There are four categories in play in today’s text: sinners, righteous persons, the lost and the found. It is easy for us to dismiss Jesus’ opponents as hypocrites, since, after all, everyone is a sinner, but that is not Luke’s perspective. Tax collectors were corrupt; they colluded with the Roman Empire against their own people’s best interests and kept for themselves a cut of the money they extorted. They were roundly and justly despised. The sinners here are people whose transgressive behavior is habitual and blatant. It’s public knowledge in the community, and one avoids their company for good reason, because when you lie down, or eat, with dogs, you are likely to get up with fleas. Moreover, for Luke the Pharisees and scribes are not suffering from delusions of grandeur. These righteous persons are not perfect, but they are decent. They strive to keep the law; they are committed and conscientious in their ethics and moral life. These are people like my parents, people like you. No wonder Jesus’ laissez-faire social behavior troubles them deeply.

So here’s the catalogue of the Lord’s preferred table companions: Pharisees, scribes, lawyers and their peers; the poor and those disadvantaged in society because of disease or physical impairment; tax collectors and sinners. Now Jesus truly was someone who could talk to any- and everybody! And it isn’t just a matter of chatting affably; his acceptance of them is honest and intimate. I have spent time with people who are poor and homeless, with people on the margins of society because of illness. We have shared meals and made conversation. Yet in many ways we have experienced ourselves as well-intentioned foreigners. And the prospect of table fellowship with the tax collectors and sinners of our day — think of grifter politicians using their public office to enrich themselves or the Jeffrey Epsteins of this world. Hey, how about drinks and dinner with the big pharma dudes behind the opioid crisis? I just can’t imagine it. But it’s a chance Jesus has always been willing to take.

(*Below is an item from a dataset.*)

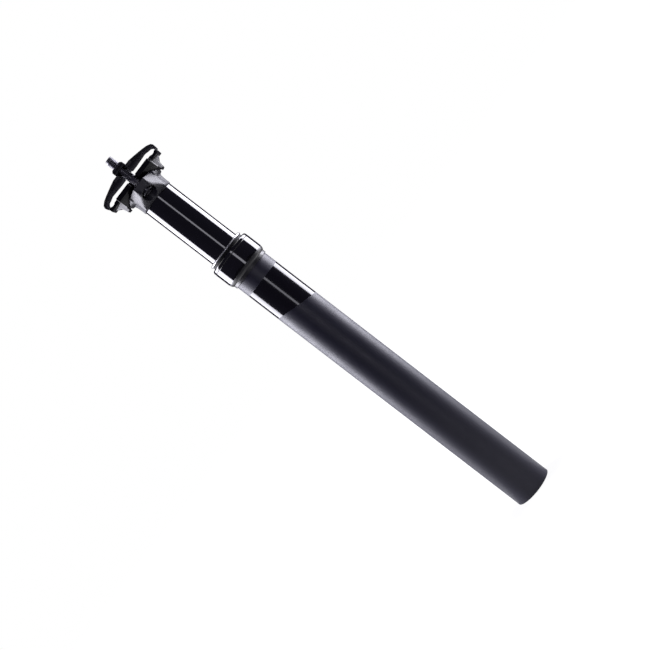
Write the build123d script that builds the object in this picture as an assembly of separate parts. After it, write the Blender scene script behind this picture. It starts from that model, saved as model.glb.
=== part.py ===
from build123d import *
from math import cos, radians, tan
import os

# Telescoping bicycle seatpost with a sprung upper tube and a two-bolt rail clamp.
# Millimetres, +Z up the post, saddle rails along Y (front of the bicycle at -Y), origin at the
# bottom centre of the lower tube.

# Clearances, radial or face to face
FIT = 0.05                  # running fit of a turned pair
SLIDE_GAP = 0.3             # free gap between curved faces that only pass each other
ROCK_GAP = 0.6              # room for a bolt that rocks in its hole or nut

# Lower tube
TUBE_LENGTH = 262.0
TUBE_RADIUS = 15.45
TUBE_WALL = 1.7
TUBE_EDGE = 0.4
THREAD_STEP = 0.35          # how far the threaded top is turned down

# Guide keys and their grooves
KEY_COUNT = 3
KEY_WIDTH = 2.5
KEY_DEPTH = 0.65            # how far a key stands into the lower tube's groove
KEY_SEAT = 0.85             # how deep a key sits in the upper tube
KEY_LENGTH = 10.0
KEY_RISE = 28.0             # above the foot of the upper tube
GROOVE_RUN_OUT = 8.0        # groove left below the keys at full travel

# Collar on the top of the lower tube
COLLAR_COVER = 14.4         # how far it reaches down the tube
COLLAR_HEIGHT = 20.0
COLLAR_LIP_WALL = 0.75      # outside the tube's own surface, as the next three are
COLLAR_LIP = 2.4
COLLAR_WALL = 2.35
COLLAR_CURVE = 3.6          # height of the rounded step from the lip to the body
COLLAR_CURVE_WALL = 1.7     # a third of the way up that step
COLLAR_BEVEL = 2.4
COLLAR_TOP_WALL = 1.3
COLLAR_SHOULDER = 1.6
RING_SECTION = 1.5          # height of the sealing ring under the collar
RING_DEPTH = 0.9
RING_RISE = 7.4             # above the collar's foot

# Wiper seal in the collar's mouth
WIPER_NECK_INSET = 0.45     # inside the lower tube's surface
WIPER_STAND = 3.4           # above the collar
WIPER_LIP = 1.7
WIPER_LIP_INSET = 0.1

# Upper tube and its bearings
STANCHION_INSET = 2.2       # inside the lower tube's surface
STANCHION_WALL = 2.0
EXPOSED_LENGTH = 58.0       # between the wiper and the head
BUSHING_WALL = 0.95
UPPER_BUSHING_LENGTH = 22.0
LOWER_BUSHING_LENGTH = 22.0
TRAVEL = 50.0

# Spring parts
BASE_RECESS = 6.0
BASE_LENGTH = 18.0
ROD_RADIUS = 5.0
ROD_BOLT_RADIUS = 2.5
ROD_BOLT_HEAD_RADIUS = 4.8
ROD_BOLT_HEAD = 4.0
ROD_BOLT_REACH = 20.0
ROD_BOLT_KEY = 4.0
VENT_RADIUS = 1.5
VENT_ORBIT = 9.6
FOOT_FLANGE = 4.0
FOOT_FLANGE_INSET = 0.25    # inside the upper tube's surface
FOOT_LENGTH = 14.0
REBOUND_LENGTH = 4.0
BUMPER_INSET = 0.75         # inside the upper tube's bore, as are the other insets here
BUMPER_LENGTH = 11.5
BUMPER_WAIST = 0.8
BUMPER_CLEAR = 0.5          # gap left under the foot at full travel
PLUNGER_LENGTH = 10.0
PLUNGER_FLOOR = 5.0
PLUNGER_RIM = 3.25          # inset of the plunger's pocket
ROD_NUT_HEIGHT = 4.5
ROD_NUT_ROOM = 0.5          # between the nut's corners and the pocket
STACK_COUNT = 5
SPACER_THICKNESS = 2.0
SPACER_INSET = 0.35
ELASTOMER_INSET = 1.65

# Head at the top of the upper tube
SPIGOT_LENGTH = 29.0
SPIGOT_WALL = 3.25
SPIGOT_BORE_DEPTH = 30.0
NECK_SWELL = 0.85           # beyond the upper tube's surface
NECK_FLARE = 7.0
HEAD_HEIGHT = 15.0          # from the neck's foot to the top of the ears
BLOCK_HALF_WIDTH = 17.2
BLOCK_HALF_LENGTH = 13.0
BLOCK_HEIGHT = 4.9
BLOCK_FRONT_HALF = 12.2     # half widths of its front and lengths of its sides, between slanted corners
BLOCK_SIDE_HALF = 6.5
CRADLE_DEPTH = 4.0
EAR_OVERHANG = 10.5         # beyond the nut's centre
EAR_NOSE = 6.2              # height of the ear's front face
EAR_NOSE_HALF = 5.2
EAR_FLANK_HALF = 11.2       # half width where the ear leaves the block
EAR_SLOPE = 38.7            # degrees, of the ear's underside
EAR_ROOT = 14.5             # height of the ear where it meets the neck
EAR_ROOT_HALF = 14.0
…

That brings us to the other two categories in today’s parables: the lost and the found. People who scorn human decency and those who take the moral life to heart — sinners and the righteous — the Lord pursues them both. We are lost to each other, limited by both our worst impulses and our better angels, unable to see a way forward on common ground. “Just so, I tell you, there will be more joy in heaven over one sinner who repents than over ninety-nine righteous persons who need no repentance,” Jesus assures his hearers. When those big ticket transgressors experience a change of heart and mend their ways, we have reason to celebrate on earth as they do in heaven. Yet the righteous, while not needing to take their lives in a wholly new direction, often require a course correction. It doesn’t take much to be paralyzed by outrage; it is easy to get lost in despair. “Which one of you, having a hundred sheep and losing one of them, does not leave the ninety-nine in the wilderness and go after the one that is lost until he finds it?” Jesus asks. Well, I’m guessing none of us. But God gladly does. The Lord is tireless in pursuit of the lost and does not come back empty-handed. Amen.